The administration’s version of the bailout legislation provides for review in Section 8, but the Catch-22 is that there is no review. The secretary’s “decisions” are to be “non-reviewable, committed to agency discretion, and may not be reviewed by any court of law or any administrative agency.” The non-reviewable provision, along with its other purposes, allows the secretary unfettered, unchecked authority to enter into contracts “without regard to any other provision of law regarding public contracts.” Now we know the meaning of audacious.
Wall Street loves this bailout. It relieves major banks and investment houses of “their mountainous rotten assets,” as William Greider recently noted. Wall Street folks usually reject redressing environmental losses (polar bears be damned), but “what’s not to like if you are a financial titan threatened with extinction,” Greider added.
“I share the outrage,” Secretary Paulson confessed. “There’s a lot of blame to go around.” Just don’t expect him to point any fingers.
Wall Street will not trouble its collective consciousness with worry over the Constitution. But this bailout bill is virtually unprecedented in its assumptions and its reach for unchecked power. Even Franklin D. Roosevelt’s bold, sometimes hasty, emergency legislation of the Depression wasn’t this audacious.
Certainly, if New Deal Congresses had discarded judicial or administrative review, judges in the mold of Marshall, covering the political spectrum, probably would have asserted such power as derived from the Constitution itself.
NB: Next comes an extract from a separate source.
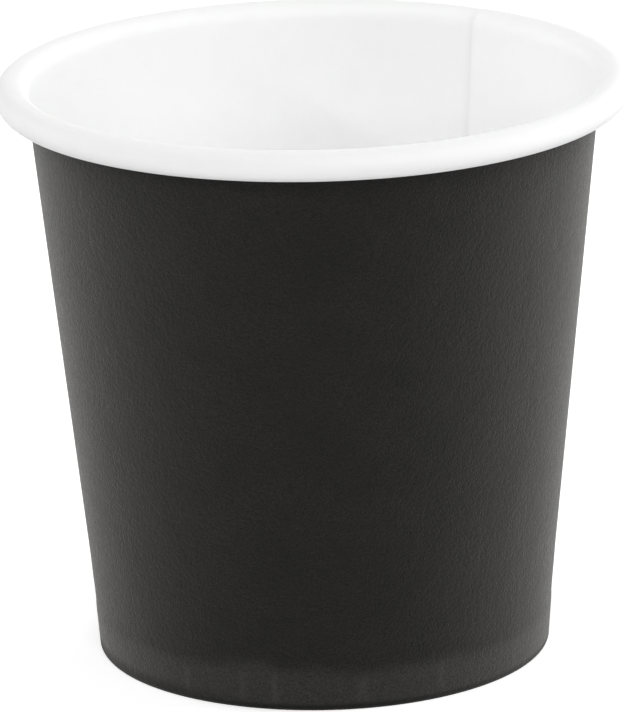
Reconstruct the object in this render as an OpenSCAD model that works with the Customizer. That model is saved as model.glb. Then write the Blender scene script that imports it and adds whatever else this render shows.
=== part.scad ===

It is, after all, a little late in the day to resurrect the idea that the Constitution did not explicitly provide for judicial review. The non-reviewable dictate of this legislation might be an interesting challenge for Scalia’s “originalism,” as well as his political biases. Oh well, the Bush administration’s draft allowed Congress to fill in the blanks, and it may call the bill whatever it wishes. The Richard Cheney Memorial Act sounds just about right.